■ Exercise goal
Exactly the lines from the start of the data through the line containing "RING_CROWDING = 0.11" should be output, with both ends kept and nothing added.

■ Stored data
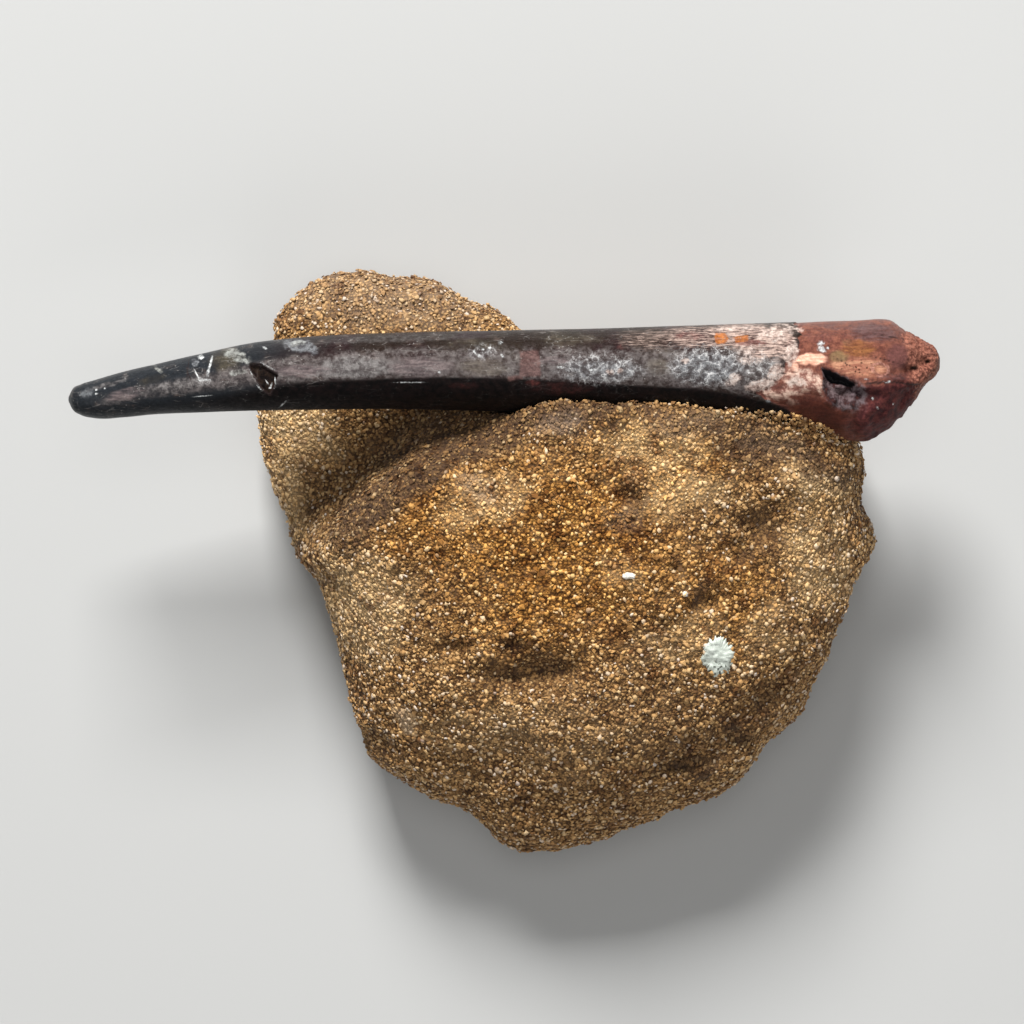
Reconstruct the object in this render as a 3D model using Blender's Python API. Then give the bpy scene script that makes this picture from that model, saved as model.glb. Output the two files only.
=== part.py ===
"""A fossil spinosaurus tooth bedded along the edge of a loose lump of coarse sandstone.

The lump lies on its flat underside, at z = 0. The tooth lies along X, tip at -X, broken
root at +X, in a groove of the stone whose -Y lip laps over the tooth's lower flank.
Lengths in the tables are millimetres, and MM turns them into metres.
"""

import math

import bmesh
import bpy
import numpy as np
from mathutils import Vector, noise

MM = 0.001

# ---- driving dimensions: the tooth -------------------------------------------------
TOOTH_TIP_X = -52.9
TOOTH_END_X = 53.0
TOOTH_AXIS_Z = 24.5
ROOT_AXIS_DROP = 0.7
ROOT_START_X = 30.0
ROOT_LENGTH = 14.0
TOOTH_RINGS = 60
TOOTH_SIDES = 28
RING_CROWDING = 0.11

# The tooth's form: x, lower edge y and upper edge y looking down on it, half depth.
TOOTH_FORM = [
    (-52.9, 19.5, 19.9, 0.2),
    (-52.4, 18.5, 20.9, 1.2),
    (-51.4, 17.8, 21.5, 1.8),
    (-49.8, 17.4, 22.0, 2.2),
    (-46.0, 17.5, 23.1, 2.6),
    (-43.0, 17.8, 23.8, 2.8),
    (-36.9, 18.1, 25.2, 3.3),
    (-30.8, 18.3, 26.5, 3.8),
    (-24.8, 18.4, 27.2, 4.1),
    (-12.6, 18.5, 27.8, 4.4),
    (2.0, 18.1, 28.1, 4.8),
    (11.7, 17.9, 28.3, 5.0),
    (23.8, 17.4, 28.7, 5.4),
    (29.9, 16.8, 28.9, 5.7),
    (36.0, 15.9, 29.1, 5.9),
    (42.1, 14.8, 29.3, 6.0),
    (44.0, 14.6, 29.4, 5.9),
    (45.8, 15.6, 29.5, 5.7),
    (47.0, 16.4, 29.4, 5.4),
    (48.6, 18.2, 28.4, 4.9),
    (50.2, 19.8, 27.5, 4.4),
    (51.6, 21.4, 26.6, 3.5),
    (52.6, 22.9, 25.7, 2.2),
    (53.0, 23.7, 24.7, 0.6),
]

# Relief of the tooth's upper side: x, y, half length, half width, turn, height.
TOOTH_RELIEF = [
    (-28.9, 21.8, 1.5, 1.1, -35.0, -0.55),
    (40.2, 21.9, 2.0, 1.1, -40.0, -1.7),
    (42.4, 20.2, 1.6, 1.2, -20.0, -0.6),
    (45.4, 21.3, 5.5, 0.9, 2.0, 0.5),
    (44.5, 17.6, 2.4, 1.6, 40.0, 0.5),
    (48.8, 22.8, 0.9, 0.8, 0.0, -0.8),
    (50.8, 24.0, 0.8, 0.7, 0.0, -0.6),
]

# ---- driving dimensions: the stone -------------------------------------------------
STONE_CENTRE = (8.9, 1.2)
BASE_INSET = 0.22
SIDE_LEAN = 1.6
PLATEAU_Z = 28.9
PLATEAU_FRONT_Y = 12.0
PLATEAU_FRONT_FALL = 0.0035
PLATEAU_RIGHT_X = 25.0
PLATEAU_RIGHT_FALL = 0.004
GROOVE_CLEARANCE = 0.35
OUTLINE_PIECES = 6
SHOULDER_SAMPLES = 80
TOP_GRID = 28
TOP_REACH = 0.86
SIDE_RINGS_ABOVE_RIM = 9
SIDE_RINGS_BELOW_RIM = 5
WIDTH_TO_HEIGHT = 2.0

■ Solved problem
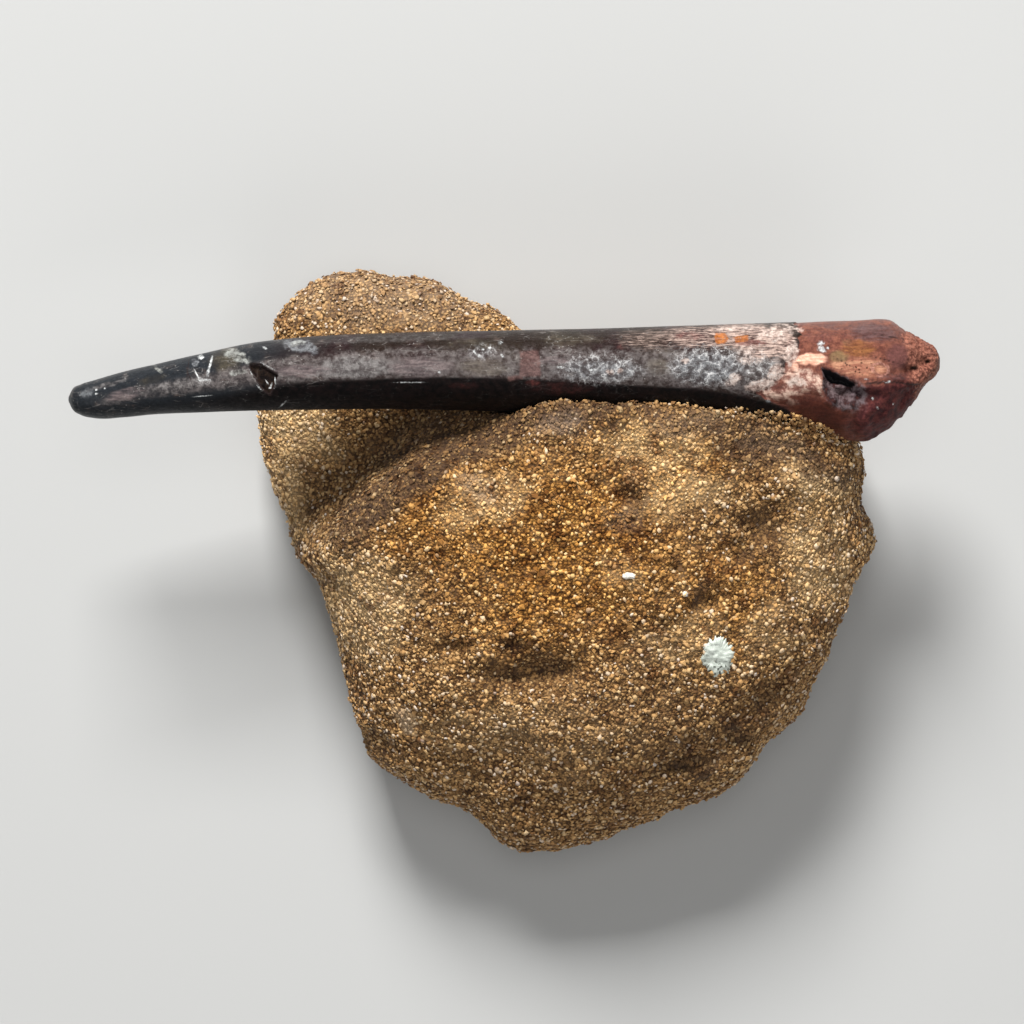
Reconstruct the object in this render as a 3D model using Blender's Python API. Then give the bpy scene script that makes this picture from that model, saved as model.glb. Output the two files only.
=== part.py ===
"""A fossil spinosaurus tooth bedded along the edge of a loose lump of coarse sandstone.

The lump lies on its flat underside, at z = 0. The tooth lies along X, tip at -X, broken
root at +X, in a groove of the stone whose -Y lip laps over the tooth's lower flank.
Lengths in the tables are millimetres, and MM turns them into metres.
"""

import math

import bmesh
import bpy
import numpy as np
from mathutils import Vector, noise

MM = 0.001

# ---- driving dimensions: the tooth -------------------------------------------------
TOOTH_TIP_X = -52.9
TOOTH_END_X = 53.0
TOOTH_AXIS_Z = 24.5
ROOT_AXIS_DROP = 0.7
ROOT_START_X = 30.0
ROOT_LENGTH = 14.0
TOOTH_RINGS = 60
TOOTH_SIDES = 28
RING_CROWDING = 0.11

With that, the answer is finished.